▶ **STATED TASK**
From the data that follows, print exactly the lines starting at the one containing "cad_parts[node].hide_render = cad_parts[node].hide_viewport" and ending at the one containing "# are a noise"; include both of them and nothing more.

::::::::

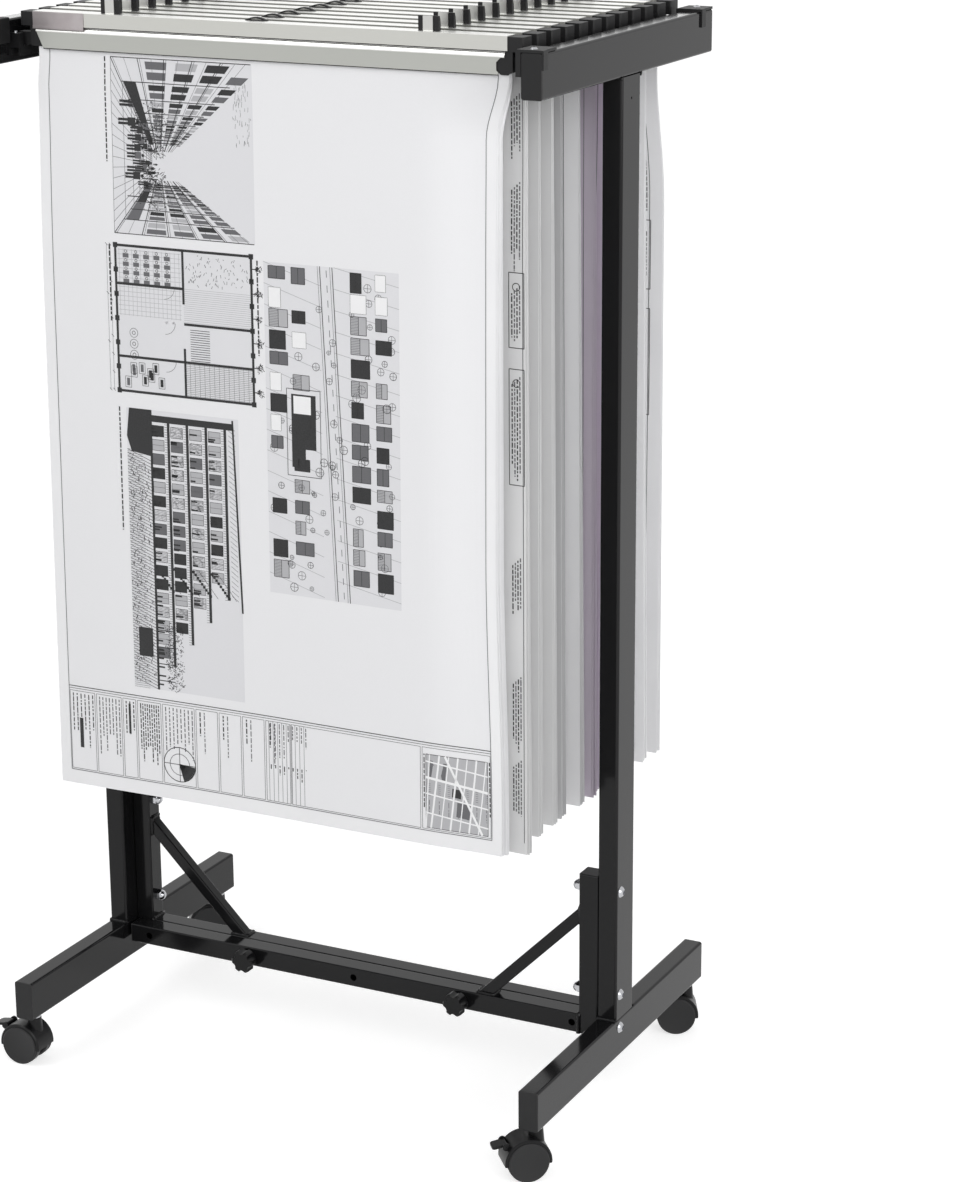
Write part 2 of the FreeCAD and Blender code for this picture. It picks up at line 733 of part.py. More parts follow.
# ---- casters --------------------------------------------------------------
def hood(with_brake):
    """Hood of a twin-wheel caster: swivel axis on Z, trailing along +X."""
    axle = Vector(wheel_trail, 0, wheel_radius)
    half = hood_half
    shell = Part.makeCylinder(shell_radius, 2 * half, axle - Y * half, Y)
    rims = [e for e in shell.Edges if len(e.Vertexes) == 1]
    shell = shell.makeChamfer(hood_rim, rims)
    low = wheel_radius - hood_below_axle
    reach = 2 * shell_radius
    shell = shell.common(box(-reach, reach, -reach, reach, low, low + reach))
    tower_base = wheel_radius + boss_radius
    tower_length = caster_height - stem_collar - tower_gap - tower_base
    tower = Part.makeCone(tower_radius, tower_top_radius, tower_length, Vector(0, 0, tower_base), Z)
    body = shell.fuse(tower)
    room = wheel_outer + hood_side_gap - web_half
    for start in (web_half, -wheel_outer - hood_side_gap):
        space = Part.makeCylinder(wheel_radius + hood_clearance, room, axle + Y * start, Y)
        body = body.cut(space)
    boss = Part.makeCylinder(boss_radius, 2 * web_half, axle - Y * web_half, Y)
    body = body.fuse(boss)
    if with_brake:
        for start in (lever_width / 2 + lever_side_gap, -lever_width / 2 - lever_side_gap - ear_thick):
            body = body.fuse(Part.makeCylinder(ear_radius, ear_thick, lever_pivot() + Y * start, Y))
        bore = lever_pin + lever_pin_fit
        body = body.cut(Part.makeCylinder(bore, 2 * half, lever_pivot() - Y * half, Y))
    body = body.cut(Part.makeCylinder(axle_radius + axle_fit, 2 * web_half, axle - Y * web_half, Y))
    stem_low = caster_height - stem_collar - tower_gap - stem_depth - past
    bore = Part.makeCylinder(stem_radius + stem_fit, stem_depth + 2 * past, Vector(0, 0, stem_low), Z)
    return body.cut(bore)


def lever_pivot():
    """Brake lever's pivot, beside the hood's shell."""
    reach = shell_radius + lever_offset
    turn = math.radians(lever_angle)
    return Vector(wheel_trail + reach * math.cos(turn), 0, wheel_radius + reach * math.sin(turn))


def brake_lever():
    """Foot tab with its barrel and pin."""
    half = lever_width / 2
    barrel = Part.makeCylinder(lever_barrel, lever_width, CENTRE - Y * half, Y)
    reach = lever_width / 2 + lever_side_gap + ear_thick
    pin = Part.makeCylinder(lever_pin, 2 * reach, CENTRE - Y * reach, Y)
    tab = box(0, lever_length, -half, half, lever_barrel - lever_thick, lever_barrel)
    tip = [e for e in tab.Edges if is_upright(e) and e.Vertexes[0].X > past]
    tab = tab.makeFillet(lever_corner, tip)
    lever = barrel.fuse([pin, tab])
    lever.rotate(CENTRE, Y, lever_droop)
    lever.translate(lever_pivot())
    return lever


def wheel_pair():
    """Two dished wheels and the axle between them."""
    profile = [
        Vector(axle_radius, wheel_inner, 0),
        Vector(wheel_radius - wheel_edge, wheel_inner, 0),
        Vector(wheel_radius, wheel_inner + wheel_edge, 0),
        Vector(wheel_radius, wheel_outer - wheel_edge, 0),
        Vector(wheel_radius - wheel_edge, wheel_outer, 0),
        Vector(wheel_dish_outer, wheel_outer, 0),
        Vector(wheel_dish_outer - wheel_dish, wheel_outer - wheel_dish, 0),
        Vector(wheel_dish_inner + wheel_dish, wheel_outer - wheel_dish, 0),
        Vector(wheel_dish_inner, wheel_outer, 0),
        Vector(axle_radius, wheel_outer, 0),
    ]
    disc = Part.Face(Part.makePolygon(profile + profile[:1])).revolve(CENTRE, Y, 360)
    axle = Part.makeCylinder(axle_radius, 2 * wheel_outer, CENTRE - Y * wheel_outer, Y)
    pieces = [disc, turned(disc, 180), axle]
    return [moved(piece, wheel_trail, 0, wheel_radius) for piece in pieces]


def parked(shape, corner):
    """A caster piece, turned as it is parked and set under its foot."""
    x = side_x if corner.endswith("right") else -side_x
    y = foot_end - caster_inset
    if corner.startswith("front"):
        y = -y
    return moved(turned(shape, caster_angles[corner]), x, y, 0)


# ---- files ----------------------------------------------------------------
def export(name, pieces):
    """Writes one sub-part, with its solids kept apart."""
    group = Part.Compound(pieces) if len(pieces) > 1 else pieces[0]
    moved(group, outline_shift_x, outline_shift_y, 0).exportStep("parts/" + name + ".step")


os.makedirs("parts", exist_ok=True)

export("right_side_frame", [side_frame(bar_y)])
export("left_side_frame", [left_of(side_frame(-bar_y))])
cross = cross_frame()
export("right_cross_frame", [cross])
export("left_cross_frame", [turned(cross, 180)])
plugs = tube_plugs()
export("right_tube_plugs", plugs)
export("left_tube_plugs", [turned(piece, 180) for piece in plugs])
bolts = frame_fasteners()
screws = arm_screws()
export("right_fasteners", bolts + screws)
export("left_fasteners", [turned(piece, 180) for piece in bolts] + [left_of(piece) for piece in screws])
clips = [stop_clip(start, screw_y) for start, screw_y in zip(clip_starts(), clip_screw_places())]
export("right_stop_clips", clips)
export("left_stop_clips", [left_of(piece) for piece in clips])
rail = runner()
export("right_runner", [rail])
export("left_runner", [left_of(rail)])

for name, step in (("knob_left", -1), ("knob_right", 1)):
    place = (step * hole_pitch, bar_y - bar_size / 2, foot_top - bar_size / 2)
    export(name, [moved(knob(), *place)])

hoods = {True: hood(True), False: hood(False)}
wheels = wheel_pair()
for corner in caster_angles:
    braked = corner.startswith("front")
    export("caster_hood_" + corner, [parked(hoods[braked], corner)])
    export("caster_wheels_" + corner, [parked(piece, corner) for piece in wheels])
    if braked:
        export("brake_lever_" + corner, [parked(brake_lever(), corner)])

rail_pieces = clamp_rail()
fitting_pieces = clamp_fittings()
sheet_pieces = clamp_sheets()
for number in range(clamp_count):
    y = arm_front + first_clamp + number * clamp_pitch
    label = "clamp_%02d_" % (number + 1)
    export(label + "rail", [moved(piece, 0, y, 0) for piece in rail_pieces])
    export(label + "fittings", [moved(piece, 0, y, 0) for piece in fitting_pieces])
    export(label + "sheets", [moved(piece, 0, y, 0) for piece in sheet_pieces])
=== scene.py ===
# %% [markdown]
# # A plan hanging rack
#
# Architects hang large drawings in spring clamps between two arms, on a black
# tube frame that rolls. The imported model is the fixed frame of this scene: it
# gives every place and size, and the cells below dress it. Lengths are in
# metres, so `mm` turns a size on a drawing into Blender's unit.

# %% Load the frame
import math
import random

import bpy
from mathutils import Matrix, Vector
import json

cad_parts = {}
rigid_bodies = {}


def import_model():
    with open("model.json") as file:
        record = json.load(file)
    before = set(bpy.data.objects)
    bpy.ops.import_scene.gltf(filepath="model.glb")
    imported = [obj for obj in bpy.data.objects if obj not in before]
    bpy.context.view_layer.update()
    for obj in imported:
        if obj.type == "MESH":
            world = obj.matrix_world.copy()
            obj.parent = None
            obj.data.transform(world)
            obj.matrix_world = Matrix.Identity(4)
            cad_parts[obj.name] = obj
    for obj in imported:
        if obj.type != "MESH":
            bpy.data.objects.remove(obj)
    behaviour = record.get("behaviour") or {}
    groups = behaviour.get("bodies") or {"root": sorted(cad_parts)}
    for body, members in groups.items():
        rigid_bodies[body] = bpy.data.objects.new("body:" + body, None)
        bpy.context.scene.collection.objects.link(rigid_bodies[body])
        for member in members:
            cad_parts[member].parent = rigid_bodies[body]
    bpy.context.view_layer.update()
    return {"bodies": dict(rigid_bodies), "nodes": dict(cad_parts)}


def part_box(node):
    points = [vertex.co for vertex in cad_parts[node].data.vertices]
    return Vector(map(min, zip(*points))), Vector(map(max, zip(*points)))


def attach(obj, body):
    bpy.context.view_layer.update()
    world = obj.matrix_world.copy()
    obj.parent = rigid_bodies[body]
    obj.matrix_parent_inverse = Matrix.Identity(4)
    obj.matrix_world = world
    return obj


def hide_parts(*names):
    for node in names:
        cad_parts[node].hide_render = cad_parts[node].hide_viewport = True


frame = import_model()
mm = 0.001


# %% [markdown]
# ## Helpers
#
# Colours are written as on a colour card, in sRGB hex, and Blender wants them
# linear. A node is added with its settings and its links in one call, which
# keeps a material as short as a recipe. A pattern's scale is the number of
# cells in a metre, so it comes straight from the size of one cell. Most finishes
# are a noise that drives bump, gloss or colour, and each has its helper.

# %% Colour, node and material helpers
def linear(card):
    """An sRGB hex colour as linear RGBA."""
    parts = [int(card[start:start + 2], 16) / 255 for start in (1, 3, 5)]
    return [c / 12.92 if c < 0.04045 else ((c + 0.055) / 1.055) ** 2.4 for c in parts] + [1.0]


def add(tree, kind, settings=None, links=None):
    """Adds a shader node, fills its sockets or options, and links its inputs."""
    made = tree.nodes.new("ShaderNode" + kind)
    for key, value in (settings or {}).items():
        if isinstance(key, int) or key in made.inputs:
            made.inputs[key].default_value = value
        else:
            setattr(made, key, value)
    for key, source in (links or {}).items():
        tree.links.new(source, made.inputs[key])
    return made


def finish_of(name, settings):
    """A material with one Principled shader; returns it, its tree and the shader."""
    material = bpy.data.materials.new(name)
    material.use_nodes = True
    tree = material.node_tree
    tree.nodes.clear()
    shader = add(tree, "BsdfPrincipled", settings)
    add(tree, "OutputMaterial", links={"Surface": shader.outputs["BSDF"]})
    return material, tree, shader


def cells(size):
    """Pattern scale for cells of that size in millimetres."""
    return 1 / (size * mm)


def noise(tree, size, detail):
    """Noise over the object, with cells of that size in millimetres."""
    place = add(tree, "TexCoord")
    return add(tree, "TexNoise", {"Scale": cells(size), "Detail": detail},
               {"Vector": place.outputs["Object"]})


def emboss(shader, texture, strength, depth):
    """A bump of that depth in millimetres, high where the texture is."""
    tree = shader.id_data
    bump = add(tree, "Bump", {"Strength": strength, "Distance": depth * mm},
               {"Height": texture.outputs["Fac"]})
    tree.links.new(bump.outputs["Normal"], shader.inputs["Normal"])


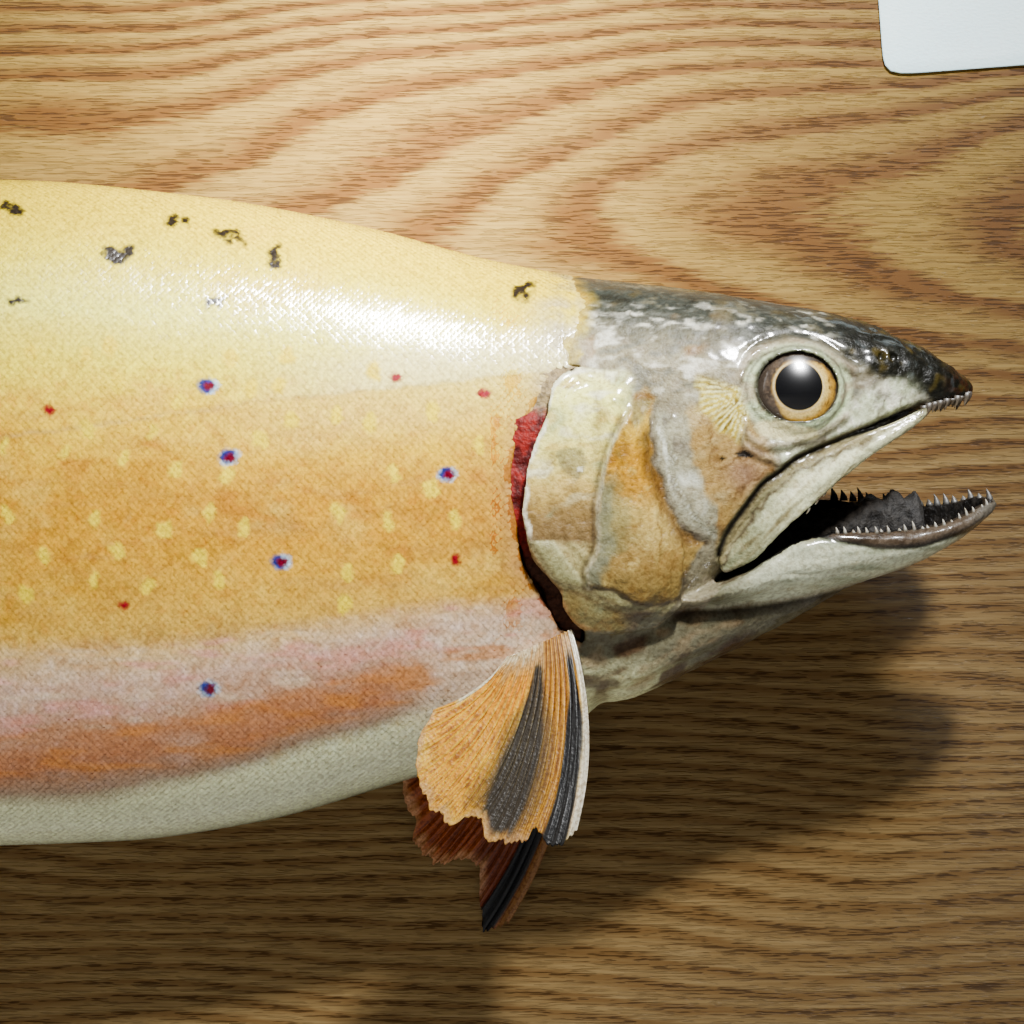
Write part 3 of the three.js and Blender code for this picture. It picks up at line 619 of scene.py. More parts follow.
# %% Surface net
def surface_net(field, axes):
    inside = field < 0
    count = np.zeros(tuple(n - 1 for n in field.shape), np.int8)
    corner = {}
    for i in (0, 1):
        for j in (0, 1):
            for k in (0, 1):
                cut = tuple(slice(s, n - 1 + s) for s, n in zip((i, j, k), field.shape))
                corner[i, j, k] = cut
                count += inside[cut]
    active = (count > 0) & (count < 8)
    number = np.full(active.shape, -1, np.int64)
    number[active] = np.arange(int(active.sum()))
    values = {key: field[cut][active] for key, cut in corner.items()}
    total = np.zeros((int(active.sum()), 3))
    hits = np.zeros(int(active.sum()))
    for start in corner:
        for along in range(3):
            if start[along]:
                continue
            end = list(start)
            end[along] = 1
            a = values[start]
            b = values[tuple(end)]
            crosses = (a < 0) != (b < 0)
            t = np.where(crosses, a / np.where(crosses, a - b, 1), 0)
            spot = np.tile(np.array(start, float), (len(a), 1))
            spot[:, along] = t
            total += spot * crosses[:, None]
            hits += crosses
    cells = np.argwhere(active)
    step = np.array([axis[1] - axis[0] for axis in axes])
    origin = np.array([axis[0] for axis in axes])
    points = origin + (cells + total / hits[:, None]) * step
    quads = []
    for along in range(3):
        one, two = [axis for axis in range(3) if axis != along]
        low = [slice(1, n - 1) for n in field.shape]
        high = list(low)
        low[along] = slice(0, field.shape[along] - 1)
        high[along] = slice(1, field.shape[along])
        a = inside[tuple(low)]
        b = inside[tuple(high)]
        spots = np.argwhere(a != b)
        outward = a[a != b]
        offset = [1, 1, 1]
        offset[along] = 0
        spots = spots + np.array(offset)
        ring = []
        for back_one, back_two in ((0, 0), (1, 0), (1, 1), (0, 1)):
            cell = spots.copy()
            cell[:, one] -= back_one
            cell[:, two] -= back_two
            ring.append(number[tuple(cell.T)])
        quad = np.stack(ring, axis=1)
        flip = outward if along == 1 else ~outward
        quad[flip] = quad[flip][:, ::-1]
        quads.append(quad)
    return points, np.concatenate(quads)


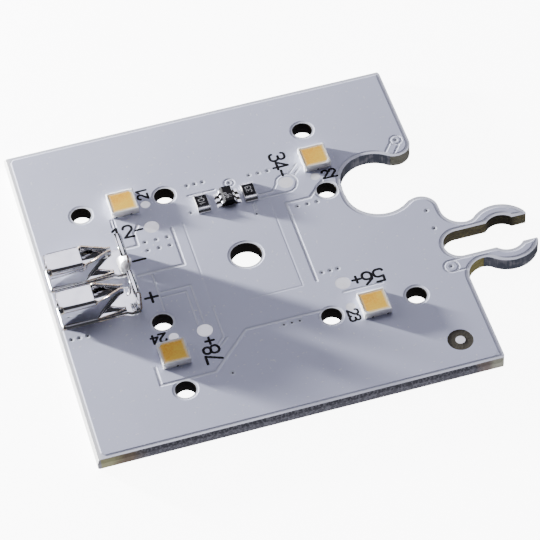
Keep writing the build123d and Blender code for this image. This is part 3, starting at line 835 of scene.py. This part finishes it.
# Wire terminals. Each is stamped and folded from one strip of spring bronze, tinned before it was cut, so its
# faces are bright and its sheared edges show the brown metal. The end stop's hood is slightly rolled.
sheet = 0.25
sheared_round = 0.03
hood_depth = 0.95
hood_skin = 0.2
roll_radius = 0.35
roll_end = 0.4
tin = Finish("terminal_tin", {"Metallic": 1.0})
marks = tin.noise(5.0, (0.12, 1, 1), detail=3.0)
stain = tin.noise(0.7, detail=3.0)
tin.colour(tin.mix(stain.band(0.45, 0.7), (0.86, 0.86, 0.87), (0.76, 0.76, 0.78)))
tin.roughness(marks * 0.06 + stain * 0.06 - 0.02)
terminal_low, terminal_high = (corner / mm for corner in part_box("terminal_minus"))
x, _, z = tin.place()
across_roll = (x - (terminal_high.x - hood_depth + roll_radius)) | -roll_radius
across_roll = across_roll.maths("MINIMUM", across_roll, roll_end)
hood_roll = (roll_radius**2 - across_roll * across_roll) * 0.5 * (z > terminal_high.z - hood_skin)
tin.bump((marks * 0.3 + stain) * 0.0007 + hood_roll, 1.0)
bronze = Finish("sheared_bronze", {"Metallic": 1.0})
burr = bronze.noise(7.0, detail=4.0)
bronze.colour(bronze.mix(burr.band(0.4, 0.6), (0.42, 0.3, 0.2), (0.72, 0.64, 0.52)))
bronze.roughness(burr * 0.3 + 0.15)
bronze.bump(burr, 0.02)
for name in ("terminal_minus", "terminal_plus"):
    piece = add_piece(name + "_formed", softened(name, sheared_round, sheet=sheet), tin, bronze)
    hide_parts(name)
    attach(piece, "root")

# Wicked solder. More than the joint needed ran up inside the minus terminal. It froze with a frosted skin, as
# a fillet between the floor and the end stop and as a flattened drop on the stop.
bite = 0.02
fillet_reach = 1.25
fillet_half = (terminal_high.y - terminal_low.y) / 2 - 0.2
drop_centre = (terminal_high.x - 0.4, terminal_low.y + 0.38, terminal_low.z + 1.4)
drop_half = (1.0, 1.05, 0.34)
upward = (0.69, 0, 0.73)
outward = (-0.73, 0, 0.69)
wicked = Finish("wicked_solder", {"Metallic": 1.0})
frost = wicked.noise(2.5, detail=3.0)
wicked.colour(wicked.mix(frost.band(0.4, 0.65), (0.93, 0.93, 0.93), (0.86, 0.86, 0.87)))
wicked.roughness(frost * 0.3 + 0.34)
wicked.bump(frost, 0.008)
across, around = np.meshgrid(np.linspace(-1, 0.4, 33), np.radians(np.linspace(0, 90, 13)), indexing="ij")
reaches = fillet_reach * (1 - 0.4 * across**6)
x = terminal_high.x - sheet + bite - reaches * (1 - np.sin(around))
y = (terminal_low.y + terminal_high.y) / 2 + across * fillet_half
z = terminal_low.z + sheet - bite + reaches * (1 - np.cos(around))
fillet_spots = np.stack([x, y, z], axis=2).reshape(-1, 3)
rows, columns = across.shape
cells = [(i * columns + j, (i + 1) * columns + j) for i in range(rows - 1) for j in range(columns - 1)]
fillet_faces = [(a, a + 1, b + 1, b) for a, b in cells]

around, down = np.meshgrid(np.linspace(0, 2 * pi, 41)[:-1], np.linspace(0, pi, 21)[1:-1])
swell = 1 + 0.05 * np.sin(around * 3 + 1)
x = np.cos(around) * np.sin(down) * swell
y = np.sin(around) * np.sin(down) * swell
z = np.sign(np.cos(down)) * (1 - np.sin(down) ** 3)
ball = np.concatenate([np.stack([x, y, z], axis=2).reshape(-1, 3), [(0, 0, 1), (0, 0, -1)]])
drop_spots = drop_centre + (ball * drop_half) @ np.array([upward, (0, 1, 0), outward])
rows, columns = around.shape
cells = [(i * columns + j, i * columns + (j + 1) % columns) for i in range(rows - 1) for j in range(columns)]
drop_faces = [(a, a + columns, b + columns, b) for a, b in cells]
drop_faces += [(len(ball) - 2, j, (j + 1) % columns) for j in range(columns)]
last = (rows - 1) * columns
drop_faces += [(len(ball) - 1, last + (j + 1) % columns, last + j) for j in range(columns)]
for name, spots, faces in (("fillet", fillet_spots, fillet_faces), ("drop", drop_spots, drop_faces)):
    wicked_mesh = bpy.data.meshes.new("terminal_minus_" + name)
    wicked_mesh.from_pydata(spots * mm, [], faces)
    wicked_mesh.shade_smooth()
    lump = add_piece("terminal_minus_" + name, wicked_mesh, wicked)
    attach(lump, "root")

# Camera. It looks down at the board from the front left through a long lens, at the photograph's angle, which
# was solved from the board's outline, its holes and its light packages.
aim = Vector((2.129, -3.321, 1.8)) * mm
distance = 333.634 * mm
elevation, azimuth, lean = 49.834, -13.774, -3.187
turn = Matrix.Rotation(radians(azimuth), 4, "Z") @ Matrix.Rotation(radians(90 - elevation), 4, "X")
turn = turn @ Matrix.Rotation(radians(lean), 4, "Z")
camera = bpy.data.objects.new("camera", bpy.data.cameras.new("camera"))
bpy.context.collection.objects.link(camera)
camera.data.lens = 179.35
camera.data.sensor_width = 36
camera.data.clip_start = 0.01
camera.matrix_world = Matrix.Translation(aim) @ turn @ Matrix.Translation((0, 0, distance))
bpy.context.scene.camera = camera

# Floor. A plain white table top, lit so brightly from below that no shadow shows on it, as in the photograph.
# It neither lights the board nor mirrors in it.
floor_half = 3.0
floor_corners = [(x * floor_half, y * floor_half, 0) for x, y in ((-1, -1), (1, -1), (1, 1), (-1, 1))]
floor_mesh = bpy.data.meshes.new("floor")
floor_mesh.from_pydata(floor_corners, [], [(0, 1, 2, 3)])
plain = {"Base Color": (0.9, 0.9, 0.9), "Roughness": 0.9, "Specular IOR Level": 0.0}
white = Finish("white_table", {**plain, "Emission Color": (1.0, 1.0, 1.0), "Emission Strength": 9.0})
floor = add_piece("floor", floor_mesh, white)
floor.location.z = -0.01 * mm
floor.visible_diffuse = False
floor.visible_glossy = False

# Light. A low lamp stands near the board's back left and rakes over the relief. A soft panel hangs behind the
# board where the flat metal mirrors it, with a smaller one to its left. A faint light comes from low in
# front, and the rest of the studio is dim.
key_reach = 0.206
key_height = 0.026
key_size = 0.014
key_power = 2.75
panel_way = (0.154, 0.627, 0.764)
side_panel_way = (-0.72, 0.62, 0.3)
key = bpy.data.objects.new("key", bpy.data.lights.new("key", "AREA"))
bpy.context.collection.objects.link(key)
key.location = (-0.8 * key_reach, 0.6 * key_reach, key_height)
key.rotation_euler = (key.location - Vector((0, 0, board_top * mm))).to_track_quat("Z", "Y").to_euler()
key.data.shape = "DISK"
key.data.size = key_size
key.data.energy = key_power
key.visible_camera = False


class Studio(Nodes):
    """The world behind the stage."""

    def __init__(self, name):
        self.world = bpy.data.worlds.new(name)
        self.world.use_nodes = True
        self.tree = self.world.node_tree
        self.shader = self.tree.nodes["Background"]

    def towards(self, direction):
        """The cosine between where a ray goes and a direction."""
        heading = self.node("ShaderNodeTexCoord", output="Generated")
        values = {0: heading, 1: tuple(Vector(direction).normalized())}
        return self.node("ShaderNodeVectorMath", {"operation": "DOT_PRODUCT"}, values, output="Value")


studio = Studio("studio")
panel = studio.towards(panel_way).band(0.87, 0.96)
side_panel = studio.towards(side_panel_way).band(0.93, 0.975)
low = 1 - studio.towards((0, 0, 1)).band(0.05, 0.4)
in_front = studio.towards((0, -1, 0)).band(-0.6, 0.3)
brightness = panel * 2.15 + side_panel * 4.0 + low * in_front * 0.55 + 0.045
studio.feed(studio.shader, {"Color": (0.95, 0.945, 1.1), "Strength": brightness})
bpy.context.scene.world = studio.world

::::::::

▶ **RESPONSE TO THIS EXERCISE**
        cad_parts[node].hide_render = cad_parts[node].hide_viewport = True


frame = import_model()
mm = 0.001


# %% [markdown]
# ## Helpers
#
# Colours are written as on a colour card, in sRGB hex, and Blender wants them
# linear. A node is added with its settings and its links in one call, which
# keeps a material as short as a recipe. A pattern's scale is the number of
# cells in a metre, so it comes straight from the size of one cell. Most finishes
# are a noise that drives bump, gloss or colour, and each has its helper.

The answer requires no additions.